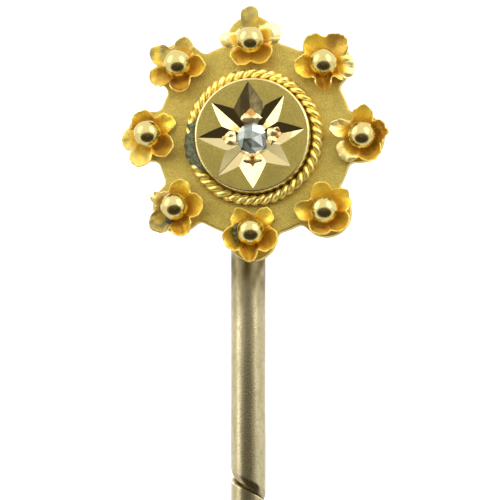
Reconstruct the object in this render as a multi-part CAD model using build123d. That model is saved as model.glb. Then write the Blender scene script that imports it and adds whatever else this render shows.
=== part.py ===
"""Antique stick pin: a flower-bordered round head with a star-set stone, on a long plain stem.

Row frame, in millimetres: +Z runs up the stem's axis, the head's face looks along -Y, and +X is to the right
of someone looking at that face. The origin is on the stem's axis, where the pin enters the cloth below the head.

The head's pieces are modelled in a frame of their own, in which z = 0 is the back plate's front face, +z comes
out of the face and +y is up. in_row() carries them into the row frame.
"""

from build123d import *
from math import cos, radians, sin, tan
import os

# ---- back plate ----
PLATE_T = 0.40          # thickness of the sheet
PLATE_R = 3.30          # round body between the lobes
LOBE_R = 0.84           # each lobe is a disc under a flower
LOBE_FILLET = 0.28      # where a lobe meets the body
PLATE_EDGE = 0.05       # worn edge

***

Do this => Set down the listing in full, keeping every word exactly as it is.

Finished task =>
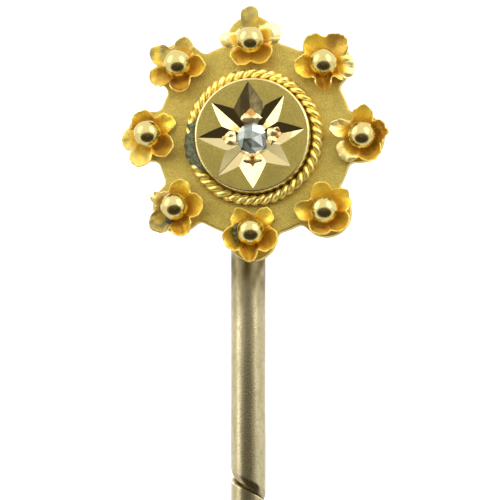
Reconstruct the object in this render as a multi-part CAD model using build123d. That model is saved as model.glb. Then write the Blender scene script that imports it and adds whatever else this render shows.
=== part.py ===
"""Antique stick pin: a flower-bordered round head with a star-set stone, on a long plain stem.

Row frame, in millimetres: +Z runs up the stem's axis, the head's face looks along -Y, and +X is to the right
of someone looking at that face. The origin is on the stem's axis, where the pin enters the cloth below the head.

The head's pieces are modelled in a frame of their own, in which z = 0 is the back plate's front face, +z comes
out of the face and +y is up. in_row() carries them into the row frame.
"""

from build123d import *
from math import cos, radians, sin, tan
import os

# ---- back plate ----
PLATE_T = 0.40          # thickness of the sheet
PLATE_R = 3.30          # round body between the lobes
LOBE_R = 0.84           # each lobe is a disc under a flower
LOBE_FILLET = 0.28      # where a lobe meets the body
PLATE_EDGE = 0.05       # worn edge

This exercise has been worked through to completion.